A business entity is a resident in a tax jurisdiction if, under the laws of that tax jurisdiction, the business entity is liable to tax based on place of management, organization, or similar criteria. A business entity will not be considered a resident in a tax jurisdiction if it is liable to tax only by reason of a tax imposed on gross amounts of income, without any reduction for expenses, with respect to income from sources or capital situated in that tax jurisdiction. The final regulations provide rules where a business entity is resident in more than one tax jurisdiction, including when no applicable income tax convention exists. A U.S. business entity is a business entity that is organized or has its tax jurisdiction of residence in the U.S. Foreign insurance companies that elect to be treated as domestic corporations under section 953(d) are U.S. business entities that have their tax jurisdiction of residence in the U.S.

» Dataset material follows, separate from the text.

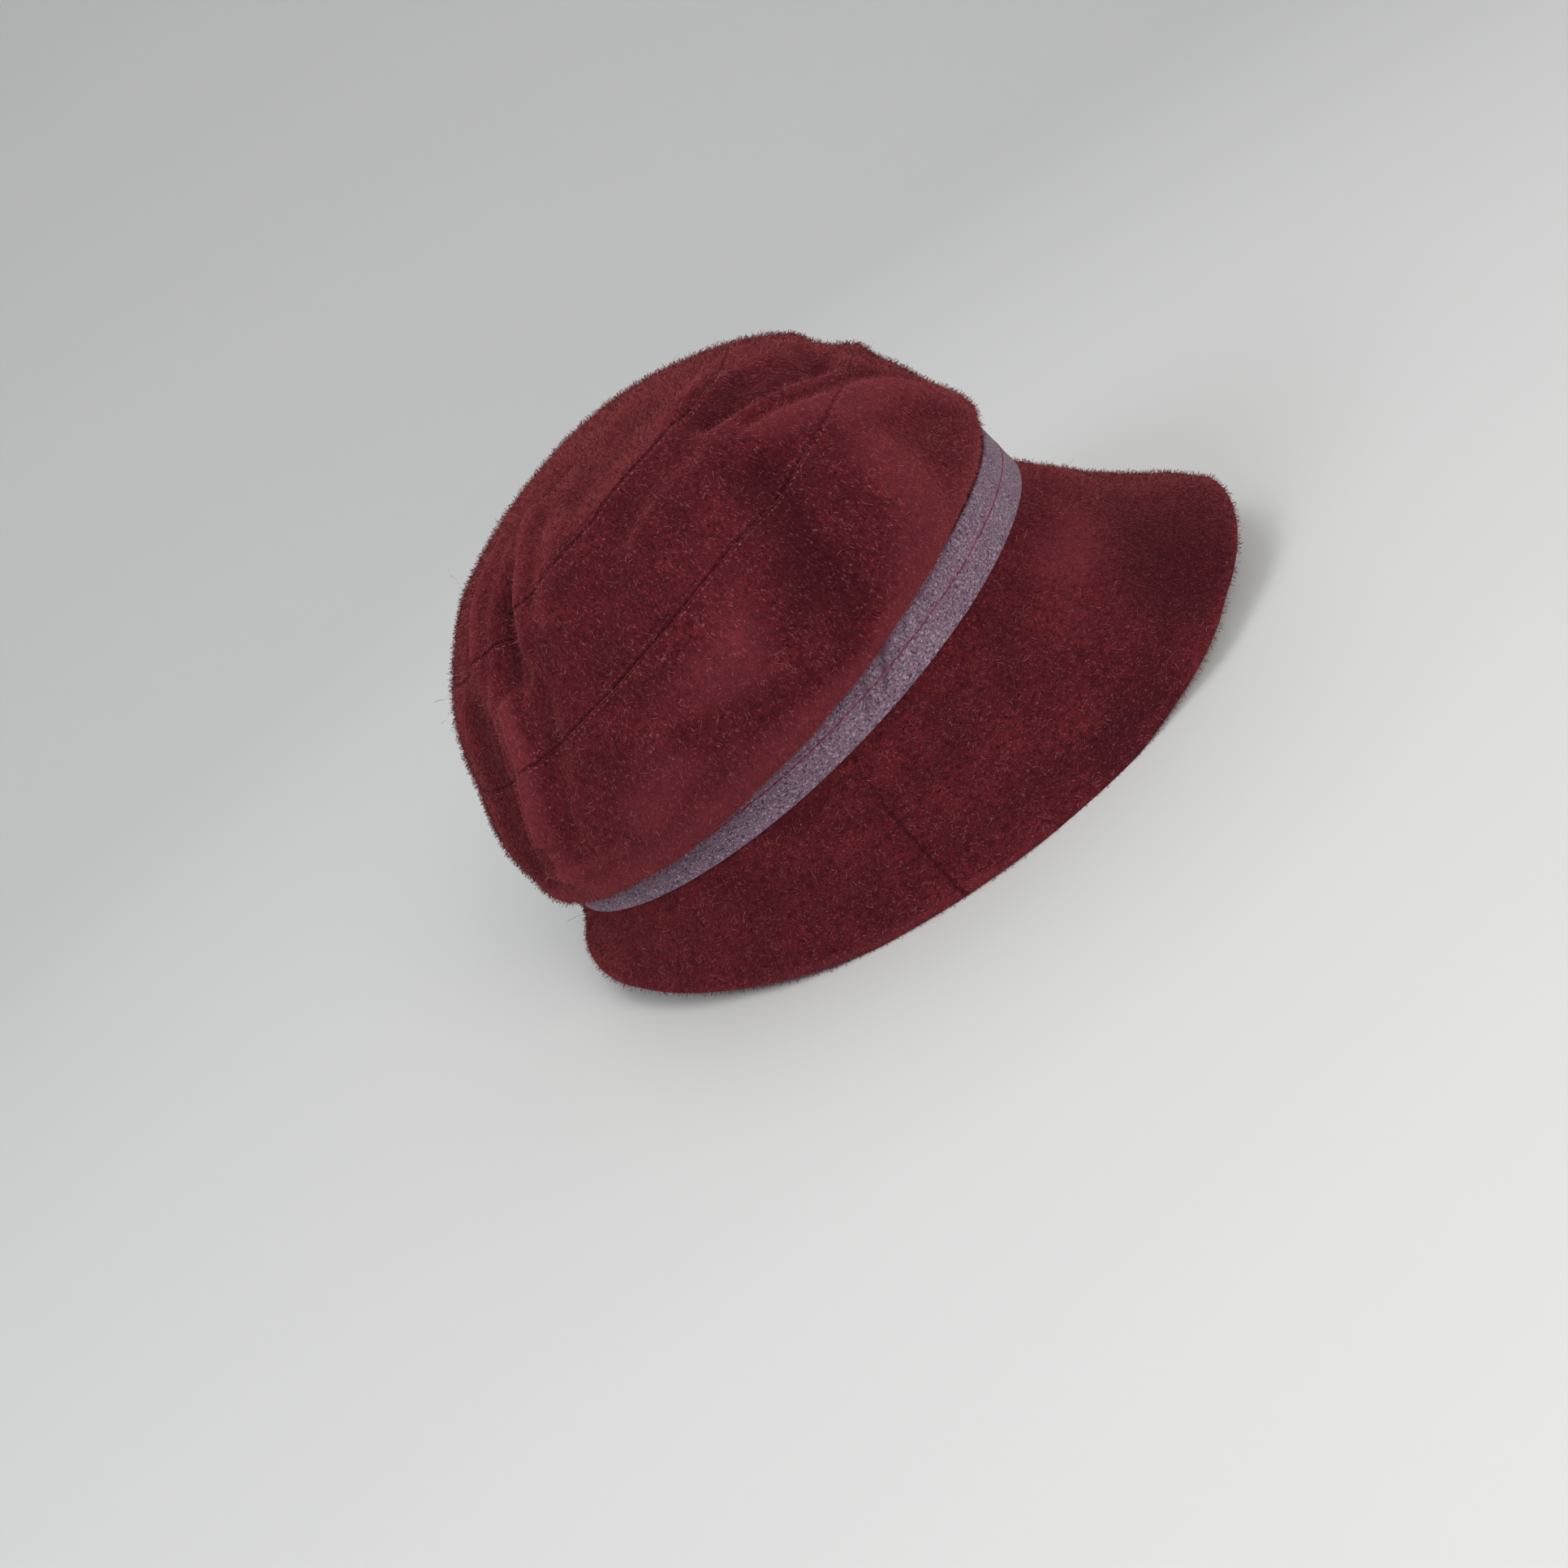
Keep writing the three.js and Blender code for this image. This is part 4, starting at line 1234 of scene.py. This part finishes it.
FUZZ_SEED, STRAY_SEED = 1, 51  # seeds of the first piece's fibres and stray hairs
FIBRE_FLOOR = 0.15 * MM  # no fibre reaches lower than this
FIBRES = {
    "Density": 1.2e6,
    "Length": 1.7 * MM,
    "Thickness": 0.13 * MM,
    "Segments": 2,
    "Stand": 0.5,
    "Lie": 0.3,
    "Scatter": 0.8,
    "Curl": 2.2 * MM,
    "Curl Size": 1.1 * MM,
}
STRAYS = {
    "Density": 3e3,
    "Length": 7 * MM,
    "Thickness": 0.07 * MM,
    "Segments": 8,
    "Stand": 0.3,
    "Lie": 0.5,
    "Scatter": 0.9,
    "Curl": 9 * MM,
    "Curl Size": 4 * MM,
}
fibres = fibre_tree()
both = {"Floor": FIBRE_FLOOR, "Material": fibre_wool}
for number, (node, skin) in enumerate(skins.items()):
    for kind, values, seed in (("fuzz", FIBRES, FUZZ_SEED), ("strays", STRAYS, STRAY_SEED)):
        made = grow(skin, f"{node}_{kind}", fibres, {**both, **values, "Seed": number + seed})
        keep(made)
    keep(skin, node)
keep(band_piece, "band")

stitches = stitch_tree()
seam_sizes = (STITCH_PITCH, STITCH_LENGTH, STITCH_THICKNESS)
band_sizes = (BAND_STITCH_PITCH, BAND_STITCH_LENGTH, BAND_STITCH_THICKNESS)
for seam, seam_name in ((TIP_SEAM, "tip_seam"), (SIDE_SEAM, "side_seam")):
    for side, side_name, yarn in ((-1, "upper", sunk_thread), (1, "lower", seam_thread)):
        name = f"{seam_name}_stitches_{side_name}"
        keep(stitched(name, seam_line(seam, side), stitches, yarn, *seam_sizes))
keep(stitched("band_stitches", band_line(), stitches, band_thread, *band_sizes))

# The floor, light and camera

FLOOR_RADIUS = 2.2
SWEEP_RADIUS = 1.2
SWEEP_HEIGHT = 1.7
SWEEP_STEPS = 16
FLOOR_COLUMNS = 96
FLOOR_HOLE = 0.001  # the middle of the floor stays open by this much, under the hat
BACKDROP = (0.68, 0.68, 0.67, 1)


def studio_floor():
    """A round pale floor that sweeps up into a wall, open at the top."""
    level = FLOOR_RADIUS - SWEEP_RADIUS
    profile = [(FLOOR_HOLE, 0.0), (level, 0.0)]
    for t in np.linspace(0, math.pi / 2, SWEEP_STEPS)[1:]:
        profile.append((level + SWEEP_RADIUS * math.sin(t), SWEEP_RADIUS * (1 - math.cos(t))))
    profile.append((FLOOR_RADIUS, SWEEP_HEIGHT))
    turn = angles(FLOOR_COLUMNS)
    rows = np.array([[(r * math.cos(a), r * math.sin(a), z) for a in turn] for r, z in profile])
    made = Finish("studio_paper", Base_Color=BACKDROP, Roughness=0.9, Specular_IOR_Level=0.1)
    floor = loft("studio_floor", rows[::-1], made.material, closed_section=False)


def aimed(place, aim):
    turned = (aim - place).to_track_quat("-Z", "Y").to_matrix().to_4x4()
    return Matrix.Translation(place) @ turned


CAMERA_PLACE = Vector((-0.5531, 0.0171, 0.2334))
CAMERA_AIM = Vector((-0.0323, 0.0440, 0.0294))
CAMERA_ROLL = math.radians(-37.575)
SENSOR = 36.0
FRAME_PIXELS = 1932
FOCAL_PIXELS = 2050


def studio_camera():
    data = bpy.data.cameras.new("camera")
    data.sensor_width = SENSOR
    data.lens = SENSOR * FOCAL_PIXELS / FRAME_PIXELS
    data.clip_start = 0.01
    camera = link("camera", data)
    turned = Matrix.Rotation(CAMERA_ROLL, 4, "Z")
    camera.matrix_world = aimed(CAMERA_PLACE, CAMERA_AIM) @ turned
    bpy.context.scene.camera = camera


LIGHT_AIM = Vector((0, 0, 0.06))
WORLD_COLOUR = (0.95, 0.98, 1.0, 1)
WORLD_STRENGTH = 0.45


def soft_light(name, place, size, power, colour=(1, 1, 1)):
    data = bpy.data.lights.new(name, "AREA")
    data.shape = "DISK"
    data.size = size
    data.energy = power
    data.color = colour
    link(name, data).matrix_world = aimed(Vector(place), LIGHT_AIM)


def studio_light():
    soft_light("window", (-1.2, -0.5, 0.95), 1.0, 10, (1.0, 0.985, 0.96))
    soft_light("fill_left", (-0.8, 1.3, 1.3), 0.9, 9, (0.92, 0.965, 1.0))
    soft_light("fill_top", (0.9, 0.3, 1.7), 1.2, 7)
    soft_light("fill_low", (-0.95, -0.25, 0.46), 0.5, 2.2, (1.0, 0.97, 0.96))
    world = bpy.data.worlds.new("studio")
    world.use_nodes = True
    background = world.node_tree.nodes["Background"]
    background.inputs[0].default_value = WORLD_COLOUR
    background.inputs[1].default_value = WORLD_STRENGTH
    bpy.context.scene.world = world
    bpy.context.scene.view_settings.view_transform = "Standard"


studio_floor()
studio_camera()
studio_light()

U.S. territories and possessions

A tax jurisdiction is a country or a jurisdiction that is not a country but that has fiscal autonomy. The final regulations say that a U.S. territory or possession is considered to have fiscal autonomy, and includes American Samoa, Guam, the Northern Mariana Islands, Puerto Rico, and the U.S. Virgin Islands.

A U.S. territory ultimate parent entity is a business entity organized in a U.S. territory or possession that controls a U.S. business entity and that is not owned directly or indirectly by another business entity that consolidates the accounts of the U.S. territory ultimate parent entity with its accounts under generally accepted accounting principles in the other business entity's tax jurisdiction of residence, or would be so required if equity interests in the other business entity were traded on a public securities exchange in its tax jurisdiction of residence. A U.S. territory ultimate parent entity may designate a U.S. business entity that it controls to file Form 8975 on the U.S. territory ultimate parent entity's behalf.

Reporting period

The reporting period covered by Form 8975 is the period of the ultimate parent entity's applicable financial statement prepared for the 12-month period or a 52-53 week period that ends with or within the ultimate parent entity's taxable year. If the ultimate parent entity does not prepare an annual applicable financial statement, then the reporting period covered by Form 8975 is the 12-month period or a 52-53 week period described that ends on the last day of the ultimate parent entity's taxable year. (An applicable financial statement is a certified audited financial statement that is accompanied by a report of an independent certified public accountant or similarly qualified independent professional that is used for purposes of reporting to shareholders, partners, or similar persons; for purposes of reporting to creditors in connection with securing or maintaining financing; or for any other substantial non-tax purpose.)

Reconciliation

The U.S. person filing Form 8975 is not required to create and maintain records that reconcile the amounts provided on the form with the tax returns of any tax jurisdiction or applicable financial statements. The final regulations do not provide a specific waiver of penalties for U.S. MNE groups whose ultimate parent entity's taxable year begins on or after the applicability date. The penalty rules under section 6038 generally apply, including reasonable cause relief for failure to file.

Confidentiality

The Treasury Department and the IRS have determined that the information provided on the CbC report is return information subject to the confidentiality protections of section 6103. The Treasury Department and the IRS are collecting the information in the report under the authority of sections 6001, 6011, 6012, 6031, and 6038 to assist in the better enforcement of income tax laws. The U.S. intends to enter into competent authority arrangements for the automatic exchange of CbC reports with jurisdictions with which it has an income tax treaty or tax information exchange agreement.